Shoegaze music has a way of sticking around in our heads for a while — that familiar but distant sound of the guitar echoes endlessly in our memory. There are so many ways to create this kind of soundscape with your guitar. In my last article, “How to Create Dreamier Guitar Chords,” I started to investigate various chord structures that lead to signature shoegaze song crafting, so here I’ll be looking into affordable effects pedal combinations that can achieve that shimmering wall of sound.

If you are a guitarist writing songs and keen to shape your tone like the unforgettable sounds of My Bloody Valentine, Slowdive, Ride, and even Mazzy Star, here are the key pedals that can get you there! Who says you need three boards with 20 or more pedals like the original shoegazer Kevin Shields? Save your money and go buy a better amp stack or a cooler guitar!

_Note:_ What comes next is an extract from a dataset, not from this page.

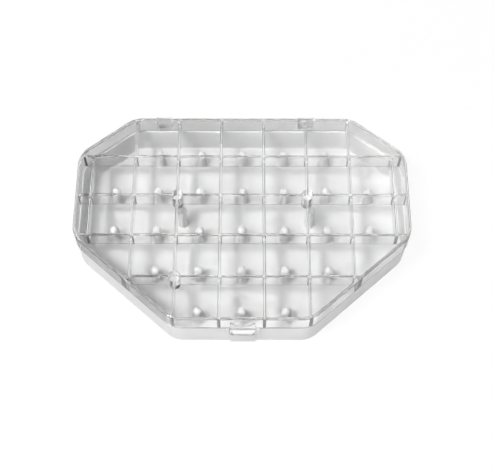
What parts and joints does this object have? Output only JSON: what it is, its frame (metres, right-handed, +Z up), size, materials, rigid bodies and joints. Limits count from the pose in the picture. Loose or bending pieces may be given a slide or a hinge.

Or, if you’re in a pedalboard trimming phase, and looking to lighten your tour load with a digital pedalboard, check out this brand new free course with Kaki King exploring why and how she now only uses Apple’s MainStage 3 digital pedalboard, a MIDI controller and expression pedal on the road… and why she’ll never go back.

But back to the pedals. What are the most essential effect pedals you need?

korg pb01

Well, you’re going to need a tuner pedal; all that hard, consistent strumming is bound to detune some of your strings after every couple of songs! Tuning by ear is pretty tough in club gigs, so it’s always handy to have a direct-signal going into your chain. Almost every guitarist I know uses the Boss TU-3, but the Korg PB01 works just as well and is cheaper! Boss and Korg are household brands. We’re just talking about a tuner pedal here, it doesn’t need to be high end. My trick is to put my tuner at the end of my effects chain, so I can mute all of my FX noise abruptly just by stepping on it once. It’s a lot of fun with powerful climactic endings.

Digitech RV-7

Okay, so the first effects pedal I would recommend for that signature shoegazer sound is a reverse reverb pedal — the one essential pedal that creates a noticeably different sonic palette than all other musical genres. A standard reverb pedal will fade out your playing after the attack; you’ll hear yourself hitting the strings and after that, the reverberation. The reverse reverb does the opposite. It’s kind of a twisted reverb sound, as you will hear the clean attack and, just as it starts to die out, you’ll hear the reverb fading in, eventually bringing the reverberated attack back at the end.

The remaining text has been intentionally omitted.